A man turned from his contemplation of one of the tanks. He wore khakis and a dark green t-shirt with #006633 printed in light grey lettering across the chest. A homemade tattoo of connected knives formed a band around his upper arm. He had short brown hair and dark blue eyes all wrong for his olive complexion. Acne had scarred his cheeks, but hadn’t diminished his physical appeal in the least. He studied Claudia, his attention fixed on the metallic thread in her hair. He spared a glance for Korzha, but went back to staring at Claudia.
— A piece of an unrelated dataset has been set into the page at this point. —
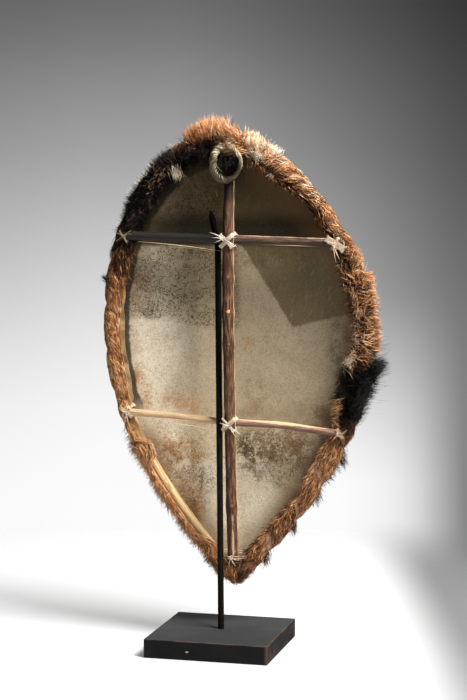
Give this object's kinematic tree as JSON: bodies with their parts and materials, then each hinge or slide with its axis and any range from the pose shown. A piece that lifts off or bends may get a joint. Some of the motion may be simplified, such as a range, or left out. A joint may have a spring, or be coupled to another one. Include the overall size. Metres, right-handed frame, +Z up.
{
  "type": "hide shield on stand",
  "caption": "Oval hide shield with hair-on edge binding, bent hoop, crossbars and upright tied with thongs, hung on a bent rod in a square block",
  "frame": {"origin": "centre of the block's underside, on the floor", "axes": "+Z up, the longest way; -Y towards the shield's holder's side, which the picture shows; +X to that viewer's right"},
  "size_m": [0.4493, 0.2, 0.8358],
  "materials": {
    "block_black": "black stained, edges rubbed brown",
    "rod_black": "satin black",
    "rawhide": "matt, stained",
    "peeled_wood": "matt, peeled",
    "hair_on_hide": "hairy",
    "dark_bark": "satin bark",
    "brown_bark": "bark, partly peeled",
    "thong": "matt"
  },
  "bodies": {
    "root": {"base_block": "block_black", "stand_rod": "rod_black", "hide_face": "rawhide", "rim_hoop": "peeled_wood", "rim_binding": "hair_on_hide", "centre_stick": "dark_bark", "upper_crossbar": "dark_bark", "lower_crossbar": "brown_bark", "carrying_loop": "thong", "upper_cross_lashing": "thong", "lower_cross_lashing": "thong", "upper_left_lashing": "thong", "upper_right_lashing": "thong", "lower_left_lashing": "thong", "lower_right_lashing": "thong", "foot_lashing": "thong"}
  },
  "joints": []
}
He looked thirty-five, maybe the young side of forty. The chirruping started up again, two distinct calls, one a ululating chirp, the other a more fluid, rolling two-toned tattoo. He tightened the mesh-ventilated lid on a container he held in one hand. He found space for it on a table crowded with soil, bags of pebbles, plant cuttings, brass tongs and stoppered phials. A brazier at one end exuded heat. The set-up looked like a large and expensive way to smoke crack and OD fast, but the smell was wrong and the smoldering mass on the platform above the embers looked vaguely animal-like.
“Bonita.” His voice lilted with the vocalized vowels of the Southern hemisphere. An attractive accent. He smiled. “I always wondered what happened to you.”
“Fly-Low,” she said. “Good to see you. Is G around?”
“Yeah,” he said. “G’s around.” His mouth twitched. “You going to introduce me to your new boyfriend?”
“Tiber, Fly-Low. Fly-Low, Tiber.”
Another smirk appeared on Fly-Low’s mouth. “Peace, Tiberiu Korzha.”
“Fly-Low,” he said softly. But he didn’t say it in anything like a friendly manner. The man’s eyebrows lifted.
Claudia nodded at the terrariums. “You got them to breed.”
Fly-Low glanced at the tanks behind him and then back at Korzha. His pupils were huge. “I started out with Phyllobates Terribilis, those are the yellow ones,” he said to Korzha. “Now I have Dendrobates, Epipedobates and Minyobates, too. Blue, green, red, you name it, I got them. I got them all, now.”